* BEGIN INFORMATION SHOWN *

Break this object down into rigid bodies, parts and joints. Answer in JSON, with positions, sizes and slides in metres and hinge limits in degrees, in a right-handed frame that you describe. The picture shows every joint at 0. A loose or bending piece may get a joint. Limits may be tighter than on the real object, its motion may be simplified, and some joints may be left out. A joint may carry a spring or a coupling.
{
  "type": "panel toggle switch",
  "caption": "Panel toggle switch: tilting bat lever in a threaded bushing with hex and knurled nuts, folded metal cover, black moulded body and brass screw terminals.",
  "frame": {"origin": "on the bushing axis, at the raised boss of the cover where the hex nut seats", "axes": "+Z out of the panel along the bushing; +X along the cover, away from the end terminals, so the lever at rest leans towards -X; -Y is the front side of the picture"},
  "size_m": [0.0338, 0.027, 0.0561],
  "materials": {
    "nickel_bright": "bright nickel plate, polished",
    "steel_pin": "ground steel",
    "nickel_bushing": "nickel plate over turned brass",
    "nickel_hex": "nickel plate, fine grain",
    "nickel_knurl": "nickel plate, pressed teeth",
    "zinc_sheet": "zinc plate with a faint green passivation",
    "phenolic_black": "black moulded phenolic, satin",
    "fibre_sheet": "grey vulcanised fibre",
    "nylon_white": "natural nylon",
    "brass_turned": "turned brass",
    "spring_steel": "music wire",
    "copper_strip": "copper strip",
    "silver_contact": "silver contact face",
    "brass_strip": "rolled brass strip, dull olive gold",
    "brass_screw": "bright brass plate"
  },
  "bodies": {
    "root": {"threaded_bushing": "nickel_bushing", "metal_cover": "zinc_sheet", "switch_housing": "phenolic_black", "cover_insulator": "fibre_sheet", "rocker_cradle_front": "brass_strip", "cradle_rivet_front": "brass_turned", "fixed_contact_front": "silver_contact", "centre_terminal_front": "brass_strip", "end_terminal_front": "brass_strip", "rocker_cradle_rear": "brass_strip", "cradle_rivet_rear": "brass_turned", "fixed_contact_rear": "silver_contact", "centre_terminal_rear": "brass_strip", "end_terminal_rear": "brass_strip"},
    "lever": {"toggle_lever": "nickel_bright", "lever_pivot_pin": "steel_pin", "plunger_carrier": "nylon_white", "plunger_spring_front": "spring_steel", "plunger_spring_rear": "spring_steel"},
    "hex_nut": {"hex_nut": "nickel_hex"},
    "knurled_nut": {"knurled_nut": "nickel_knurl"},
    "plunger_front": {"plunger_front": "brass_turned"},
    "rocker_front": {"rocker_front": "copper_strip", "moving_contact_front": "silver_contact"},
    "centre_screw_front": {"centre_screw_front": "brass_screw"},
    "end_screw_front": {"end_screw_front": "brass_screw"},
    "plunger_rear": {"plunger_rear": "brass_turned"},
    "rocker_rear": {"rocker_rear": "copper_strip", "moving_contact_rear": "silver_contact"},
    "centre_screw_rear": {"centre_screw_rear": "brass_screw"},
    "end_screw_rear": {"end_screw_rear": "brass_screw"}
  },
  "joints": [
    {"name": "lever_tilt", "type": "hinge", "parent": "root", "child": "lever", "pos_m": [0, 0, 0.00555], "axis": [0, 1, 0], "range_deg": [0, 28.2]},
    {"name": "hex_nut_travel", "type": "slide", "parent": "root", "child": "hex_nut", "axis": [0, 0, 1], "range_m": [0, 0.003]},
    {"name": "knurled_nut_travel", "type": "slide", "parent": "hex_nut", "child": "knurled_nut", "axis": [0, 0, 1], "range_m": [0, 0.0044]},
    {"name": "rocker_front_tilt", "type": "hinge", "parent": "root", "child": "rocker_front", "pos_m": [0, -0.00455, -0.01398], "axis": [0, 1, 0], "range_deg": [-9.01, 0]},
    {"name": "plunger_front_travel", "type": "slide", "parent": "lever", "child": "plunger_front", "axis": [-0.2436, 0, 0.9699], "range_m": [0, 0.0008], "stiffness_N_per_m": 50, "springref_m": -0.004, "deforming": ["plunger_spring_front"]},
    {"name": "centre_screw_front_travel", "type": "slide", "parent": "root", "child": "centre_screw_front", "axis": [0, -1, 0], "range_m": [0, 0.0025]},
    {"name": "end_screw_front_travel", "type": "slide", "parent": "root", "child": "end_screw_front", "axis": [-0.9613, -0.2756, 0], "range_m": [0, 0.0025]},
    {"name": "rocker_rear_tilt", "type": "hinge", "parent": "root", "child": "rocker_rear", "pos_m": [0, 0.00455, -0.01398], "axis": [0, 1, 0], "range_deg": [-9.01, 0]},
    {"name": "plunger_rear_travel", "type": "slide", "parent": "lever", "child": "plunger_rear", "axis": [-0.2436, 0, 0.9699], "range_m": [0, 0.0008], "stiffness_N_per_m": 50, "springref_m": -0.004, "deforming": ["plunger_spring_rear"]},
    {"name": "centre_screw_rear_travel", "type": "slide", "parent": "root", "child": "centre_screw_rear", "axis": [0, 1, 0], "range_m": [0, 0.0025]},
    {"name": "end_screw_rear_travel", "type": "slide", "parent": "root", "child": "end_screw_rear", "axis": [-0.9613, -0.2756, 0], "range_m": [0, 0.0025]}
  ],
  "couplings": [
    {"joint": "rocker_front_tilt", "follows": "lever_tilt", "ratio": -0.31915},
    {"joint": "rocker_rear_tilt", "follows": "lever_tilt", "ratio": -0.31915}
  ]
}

* END INFORMATION SHOWN *

— INSTRUCTIONS TO FOLLOW —
Give an exact repetition of all the material.

— ANSWER TO THIS PROBLEM —
Break this object down into rigid bodies, parts and joints. Answer in JSON, with positions, sizes and slides in metres and hinge limits in degrees, in a right-handed frame that you describe. The picture shows every joint at 0. A loose or bending piece may get a joint. Limits may be tighter than on the real object, its motion may be simplified, and some joints may be left out. A joint may carry a spring or a coupling.
{
  "type": "panel toggle switch",
  "caption": "Panel toggle switch: tilting bat lever in a threaded bushing with hex and knurled nuts, folded metal cover, black moulded body and brass screw terminals.",
  "frame": {"origin": "on the bushing axis, at the raised boss of the cover where the hex nut seats", "axes": "+Z out of the panel along the bushing; +X along the cover, away from the end terminals, so the lever at rest leans towards -X; -Y is the front side of the picture"},
  "size_m": [0.0338, 0.027, 0.0561],
  "materials": {
    "nickel_bright": "bright nickel plate, polished",
    "steel_pin": "ground steel",
    "nickel_bushing": "nickel plate over turned brass",
    "nickel_hex": "nickel plate, fine grain",
    "nickel_knurl": "nickel plate, pressed teeth",
    "zinc_sheet": "zinc plate with a faint green passivation",
    "phenolic_black": "black moulded phenolic, satin",
    "fibre_sheet": "grey vulcanised fibre",
    "nylon_white": "natural nylon",
    "brass_turned": "turned brass",
    "spring_steel": "music wire",
    "copper_strip": "copper strip",
    "silver_contact": "silver contact face",
    "brass_strip": "rolled brass strip, dull olive gold",
    "brass_screw": "bright brass plate"
  },
  "bodies": {
    "root": {"threaded_bushing": "nickel_bushing", "metal_cover": "zinc_sheet", "switch_housing": "phenolic_black", "cover_insulator": "fibre_sheet", "rocker_cradle_front": "brass_strip", "cradle_rivet_front": "brass_turned", "fixed_contact_front": "silver_contact", "centre_terminal_front": "brass_strip", "end_terminal_front": "brass_strip", "rocker_cradle_rear": "brass_strip", "cradle_rivet_rear": "brass_turned", "fixed_contact_rear": "silver_contact", "centre_terminal_rear": "brass_strip", "end_terminal_rear": "brass_strip"},
    "lever": {"toggle_lever": "nickel_bright", "lever_pivot_pin": "steel_pin", "plunger_carrier": "nylon_white", "plunger_spring_front": "spring_steel", "plunger_spring_rear": "spring_steel"},
    "hex_nut": {"hex_nut": "nickel_hex"},
    "knurled_nut": {"knurled_nut": "nickel_knurl"},
    "plunger_front": {"plunger_front": "brass_turned"},
    "rocker_front": {"rocker_front": "copper_strip", "moving_contact_front": "silver_contact"},
    "centre_screw_front": {"centre_screw_front": "brass_screw"},
    "end_screw_front": {"end_screw_front": "brass_screw"},
    "plunger_rear": {"plunger_rear": "brass_turned"},
    "rocker_rear": {"rocker_rear": "copper_strip", "moving_contact_rear": "silver_contact"},
    "centre_screw_rear": {"centre_screw_rear": "brass_screw"},
    "end_screw_rear": {"end_screw_rear": "brass_screw"}
  },
  "joints": [
    {"name": "lever_tilt", "type": "hinge", "parent": "root", "child": "lever", "pos_m": [0, 0, 0.00555], "axis": [0, 1, 0], "range_deg": [0, 28.2]},
    {"name": "hex_nut_travel", "type": "slide", "parent": "root", "child": "hex_nut", "axis": [0, 0, 1], "range_m": [0, 0.003]},
    {"name": "knurled_nut_travel", "type": "slide", "parent": "hex_nut", "child": "knurled_nut", "axis": [0, 0, 1], "range_m": [0, 0.0044]},
    {"name": "rocker_front_tilt", "type": "hinge", "parent": "root", "child": "rocker_front", "pos_m": [0, -0.00455, -0.01398], "axis": [0, 1, 0], "range_deg": [-9.01, 0]},
    {"name": "plunger_front_travel", "type": "slide", "parent": "lever", "child": "plunger_front", "axis": [-0.2436, 0, 0.9699], "range_m": [0, 0.0008], "stiffness_N_per_m": 50, "springref_m": -0.004, "deforming": ["plunger_spring_front"]},
    {"name": "centre_screw_front_travel", "type": "slide", "parent": "root", "child": "centre_screw_front", "axis": [0, -1, 0], "range_m": [0, 0.0025]},
    {"name": "end_screw_front_travel", "type": "slide", "parent": "root", "child": "end_screw_front", "axis": [-0.9613, -0.2756, 0], "range_m": [0, 0.0025]},
    {"name": "rocker_rear_tilt", "type": "hinge", "parent": "root", "child": "rocker_rear", "pos_m": [0, 0.00455, -0.01398], "axis": [0, 1, 0], "range_deg": [-9.01, 0]},
    {"name": "plunger_rear_travel", "type": "slide", "parent": "lever", "child": "plunger_rear", "axis": [-0.2436, 0, 0.9699], "range_m": [0, 0.0008], "stiffness_N_per_m": 50, "springref_m": -0.004, "deforming": ["plunger_spring_rear"]},
    {"name": "centre_screw_rear_travel", "type": "slide", "parent": "root", "child": "centre_screw_rear", "axis": [0, 1, 0], "range_m": [0, 0.0025]},
    {"name": "end_screw_rear_travel", "type": "slide", "parent": "root", "child": "end_screw_rear", "axis": [-0.9613, -0.2756, 0], "range_m": [0, 0.0025]}
  ],
  "couplings": [
    {"joint": "rocker_front_tilt", "follows": "lever_tilt", "ratio": -0.31915},
    {"joint": "rocker_rear_tilt", "follows": "lever_tilt", "ratio": -0.31915}
  ]
}